The Black Women Who Led the Fight for Decolonization in the French Empire
Annette Joseph-Gabriel Guests on Time to Eat the Dogs
Time to Eat the Dogs is a podcast about science, history, and exploration. Each week, Michael Robinson interviews scientists, journalists, and adventurers about life at the extreme.
In this episode, Annette Joseph-Gabriel, author of Reimagining Liberation, talks about Black women who led liberation movements around the world, and how their fight was shaped by travel.
From the episode:
Michael Robinson: It was striking to me as I read this, how each of the seven women activists who you write about, all of their stories are connected to travel. Many of them travel to multiple countries. And I was wondering if this was a kind of accident of the women you profiled, that it’s a coincidence of sorts, or do you think there’s a way in which travel is somehow critical to the story of decolonization and their writings about it?
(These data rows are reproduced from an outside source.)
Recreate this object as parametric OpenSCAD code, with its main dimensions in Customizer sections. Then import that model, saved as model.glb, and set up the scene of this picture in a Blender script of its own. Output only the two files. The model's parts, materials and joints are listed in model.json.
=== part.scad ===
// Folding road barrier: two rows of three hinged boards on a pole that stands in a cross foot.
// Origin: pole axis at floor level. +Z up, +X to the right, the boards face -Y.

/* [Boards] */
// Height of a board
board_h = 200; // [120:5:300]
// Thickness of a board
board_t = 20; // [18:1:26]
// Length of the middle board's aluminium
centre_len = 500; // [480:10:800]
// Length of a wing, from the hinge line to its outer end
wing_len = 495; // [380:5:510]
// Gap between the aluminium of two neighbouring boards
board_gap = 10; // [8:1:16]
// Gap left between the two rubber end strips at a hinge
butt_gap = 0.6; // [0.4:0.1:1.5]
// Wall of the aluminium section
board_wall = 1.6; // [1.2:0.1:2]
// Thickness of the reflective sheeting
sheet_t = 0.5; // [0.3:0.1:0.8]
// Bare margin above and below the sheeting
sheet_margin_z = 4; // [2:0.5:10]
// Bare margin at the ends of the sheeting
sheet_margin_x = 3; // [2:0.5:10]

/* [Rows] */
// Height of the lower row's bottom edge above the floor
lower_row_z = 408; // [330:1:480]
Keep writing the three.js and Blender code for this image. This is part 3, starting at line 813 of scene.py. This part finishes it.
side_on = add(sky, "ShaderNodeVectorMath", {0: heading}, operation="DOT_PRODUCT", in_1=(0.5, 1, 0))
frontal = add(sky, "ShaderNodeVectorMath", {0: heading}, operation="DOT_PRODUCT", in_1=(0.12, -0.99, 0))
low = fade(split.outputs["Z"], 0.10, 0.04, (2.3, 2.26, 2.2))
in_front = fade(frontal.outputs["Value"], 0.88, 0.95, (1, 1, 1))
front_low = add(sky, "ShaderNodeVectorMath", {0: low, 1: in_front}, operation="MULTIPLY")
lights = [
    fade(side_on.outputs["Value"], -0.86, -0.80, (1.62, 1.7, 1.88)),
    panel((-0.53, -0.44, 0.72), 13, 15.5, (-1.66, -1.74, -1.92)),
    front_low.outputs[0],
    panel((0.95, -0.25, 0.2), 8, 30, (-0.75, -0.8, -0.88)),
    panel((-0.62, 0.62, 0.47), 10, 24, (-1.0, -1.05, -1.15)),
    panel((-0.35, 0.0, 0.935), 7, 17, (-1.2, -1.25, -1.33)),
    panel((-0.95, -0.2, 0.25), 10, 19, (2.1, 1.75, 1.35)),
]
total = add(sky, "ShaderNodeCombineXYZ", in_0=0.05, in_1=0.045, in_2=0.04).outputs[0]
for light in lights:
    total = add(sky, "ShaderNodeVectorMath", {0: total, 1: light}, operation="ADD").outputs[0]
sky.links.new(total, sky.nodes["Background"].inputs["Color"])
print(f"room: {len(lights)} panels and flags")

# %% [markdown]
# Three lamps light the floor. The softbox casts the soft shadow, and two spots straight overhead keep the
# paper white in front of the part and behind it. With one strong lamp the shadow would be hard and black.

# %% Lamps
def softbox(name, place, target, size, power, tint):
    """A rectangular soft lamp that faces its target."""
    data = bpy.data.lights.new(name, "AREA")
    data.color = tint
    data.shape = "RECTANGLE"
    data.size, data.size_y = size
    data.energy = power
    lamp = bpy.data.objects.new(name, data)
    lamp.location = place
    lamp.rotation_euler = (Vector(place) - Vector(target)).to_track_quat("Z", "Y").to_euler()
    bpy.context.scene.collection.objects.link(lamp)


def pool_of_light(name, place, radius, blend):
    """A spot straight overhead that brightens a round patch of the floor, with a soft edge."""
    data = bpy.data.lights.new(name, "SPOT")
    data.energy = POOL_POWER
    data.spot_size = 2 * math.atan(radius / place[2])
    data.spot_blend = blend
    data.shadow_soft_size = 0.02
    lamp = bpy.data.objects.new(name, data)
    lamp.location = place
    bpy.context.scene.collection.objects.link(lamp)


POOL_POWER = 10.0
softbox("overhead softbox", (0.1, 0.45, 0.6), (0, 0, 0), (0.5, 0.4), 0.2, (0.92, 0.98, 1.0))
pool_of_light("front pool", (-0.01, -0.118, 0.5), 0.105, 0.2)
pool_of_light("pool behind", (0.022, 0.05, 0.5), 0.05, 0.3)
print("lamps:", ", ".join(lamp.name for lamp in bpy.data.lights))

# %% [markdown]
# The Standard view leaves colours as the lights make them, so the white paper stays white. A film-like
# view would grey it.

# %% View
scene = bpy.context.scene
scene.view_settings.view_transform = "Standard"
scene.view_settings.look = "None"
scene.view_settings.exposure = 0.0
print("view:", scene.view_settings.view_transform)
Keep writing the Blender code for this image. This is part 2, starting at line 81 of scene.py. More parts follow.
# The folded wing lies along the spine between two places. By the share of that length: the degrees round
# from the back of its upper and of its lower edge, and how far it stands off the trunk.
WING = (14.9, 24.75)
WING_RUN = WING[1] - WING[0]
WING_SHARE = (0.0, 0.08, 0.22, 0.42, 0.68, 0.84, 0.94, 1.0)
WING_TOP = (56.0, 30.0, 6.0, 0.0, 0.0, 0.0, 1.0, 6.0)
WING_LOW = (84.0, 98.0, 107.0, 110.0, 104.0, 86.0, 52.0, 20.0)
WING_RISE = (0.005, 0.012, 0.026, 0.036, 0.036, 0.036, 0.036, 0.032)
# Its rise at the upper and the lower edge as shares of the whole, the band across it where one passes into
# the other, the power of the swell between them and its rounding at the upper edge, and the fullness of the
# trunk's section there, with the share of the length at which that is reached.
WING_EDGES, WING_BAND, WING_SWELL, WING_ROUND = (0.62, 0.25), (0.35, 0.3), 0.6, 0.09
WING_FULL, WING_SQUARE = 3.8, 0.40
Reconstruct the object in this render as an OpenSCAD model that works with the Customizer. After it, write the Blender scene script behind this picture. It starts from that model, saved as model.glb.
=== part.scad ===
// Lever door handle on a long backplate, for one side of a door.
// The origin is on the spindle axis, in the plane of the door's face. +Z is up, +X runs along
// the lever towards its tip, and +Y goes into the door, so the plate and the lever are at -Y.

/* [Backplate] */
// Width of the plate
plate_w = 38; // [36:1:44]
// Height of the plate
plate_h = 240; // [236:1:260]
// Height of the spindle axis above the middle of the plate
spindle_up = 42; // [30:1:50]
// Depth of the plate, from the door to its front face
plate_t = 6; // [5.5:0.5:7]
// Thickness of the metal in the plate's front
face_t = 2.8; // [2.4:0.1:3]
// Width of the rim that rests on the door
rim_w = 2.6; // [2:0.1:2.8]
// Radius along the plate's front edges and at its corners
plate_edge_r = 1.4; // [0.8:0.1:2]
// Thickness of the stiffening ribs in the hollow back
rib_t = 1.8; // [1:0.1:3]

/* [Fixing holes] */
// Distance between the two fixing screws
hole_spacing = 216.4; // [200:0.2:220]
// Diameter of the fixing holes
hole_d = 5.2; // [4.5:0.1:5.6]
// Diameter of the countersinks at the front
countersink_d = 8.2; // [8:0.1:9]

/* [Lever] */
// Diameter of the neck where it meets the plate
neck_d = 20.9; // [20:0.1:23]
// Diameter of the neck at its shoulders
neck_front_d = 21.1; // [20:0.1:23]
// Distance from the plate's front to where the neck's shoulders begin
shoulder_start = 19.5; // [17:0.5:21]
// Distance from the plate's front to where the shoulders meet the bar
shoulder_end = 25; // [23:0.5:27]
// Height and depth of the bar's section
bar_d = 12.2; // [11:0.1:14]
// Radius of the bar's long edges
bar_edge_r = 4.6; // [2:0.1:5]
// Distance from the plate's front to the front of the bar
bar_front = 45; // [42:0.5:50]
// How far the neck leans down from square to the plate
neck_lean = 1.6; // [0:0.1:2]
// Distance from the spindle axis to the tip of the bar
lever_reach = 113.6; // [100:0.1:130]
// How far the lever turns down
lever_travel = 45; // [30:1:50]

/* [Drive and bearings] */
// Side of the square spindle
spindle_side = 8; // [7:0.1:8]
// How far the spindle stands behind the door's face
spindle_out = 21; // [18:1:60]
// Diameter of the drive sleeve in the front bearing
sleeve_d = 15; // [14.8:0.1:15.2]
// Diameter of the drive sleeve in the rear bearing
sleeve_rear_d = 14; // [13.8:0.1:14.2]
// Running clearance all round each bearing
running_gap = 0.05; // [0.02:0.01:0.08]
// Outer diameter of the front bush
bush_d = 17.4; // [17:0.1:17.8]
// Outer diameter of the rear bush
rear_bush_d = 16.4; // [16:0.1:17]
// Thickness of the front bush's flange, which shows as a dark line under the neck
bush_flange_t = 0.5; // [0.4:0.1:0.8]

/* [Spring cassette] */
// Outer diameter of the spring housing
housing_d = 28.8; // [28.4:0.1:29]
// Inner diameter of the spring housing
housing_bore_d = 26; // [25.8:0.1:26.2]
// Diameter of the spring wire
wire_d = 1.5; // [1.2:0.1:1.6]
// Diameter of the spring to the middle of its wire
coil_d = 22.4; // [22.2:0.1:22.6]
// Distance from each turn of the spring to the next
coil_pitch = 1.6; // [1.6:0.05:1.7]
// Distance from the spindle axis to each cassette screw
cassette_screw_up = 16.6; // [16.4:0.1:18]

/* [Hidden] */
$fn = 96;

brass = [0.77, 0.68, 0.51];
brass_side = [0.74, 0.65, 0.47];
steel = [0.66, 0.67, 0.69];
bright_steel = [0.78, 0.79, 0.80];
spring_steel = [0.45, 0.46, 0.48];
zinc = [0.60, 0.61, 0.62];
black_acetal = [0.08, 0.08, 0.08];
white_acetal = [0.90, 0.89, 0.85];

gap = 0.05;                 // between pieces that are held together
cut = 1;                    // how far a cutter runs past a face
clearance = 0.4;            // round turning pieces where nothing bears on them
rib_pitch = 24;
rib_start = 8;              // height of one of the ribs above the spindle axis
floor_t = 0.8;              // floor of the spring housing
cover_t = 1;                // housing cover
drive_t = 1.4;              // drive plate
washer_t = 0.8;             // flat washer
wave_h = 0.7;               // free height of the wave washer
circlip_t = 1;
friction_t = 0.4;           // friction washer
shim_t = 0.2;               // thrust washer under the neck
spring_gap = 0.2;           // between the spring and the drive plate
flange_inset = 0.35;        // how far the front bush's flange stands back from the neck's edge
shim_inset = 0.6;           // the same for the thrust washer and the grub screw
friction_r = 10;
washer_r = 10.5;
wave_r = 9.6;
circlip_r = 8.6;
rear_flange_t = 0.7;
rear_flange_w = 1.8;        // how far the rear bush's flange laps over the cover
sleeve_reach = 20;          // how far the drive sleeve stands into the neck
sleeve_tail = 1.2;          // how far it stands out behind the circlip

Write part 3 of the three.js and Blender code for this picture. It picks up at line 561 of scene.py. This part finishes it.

Annette Joseph-Gabriel: I think travel is so central to this story. But on the other hand, I didn’t quite start out this project thinking explicitly about travel or thinking intentionally about travel. I just sort of, on the side, was trying to map the movements of these different women and realized the degree to which they themselves emphasized the importance of movement. So whether that was moving internally within the spaces, within their country or their island or their colony, or making transnational connections, travel in and of itself became a crucial way of refusing the confines and restrictions imposed on them as women and colonized subjects.
That kind of refusal happened in different ways. For some, it was a question of being able to see and learn about how women were politically engaged in other parts of the world. So Aoua Kéita, for example, travels to the US and visits different women’s groups and visits the UN as well. And she’s really there interested in seeing how women outside of Mali are engaging the same questions. For other women, like Paulette Nardal for example, World War II curtails their travel. But at the same time, they continue to then look at ways to engage with other people who could be mobile. So Paulette Nardal teaches English to Martiniquan and French-speaking dissidents, who then travel to the English-speaking Caribbean and then on to New York to join the French Resistance.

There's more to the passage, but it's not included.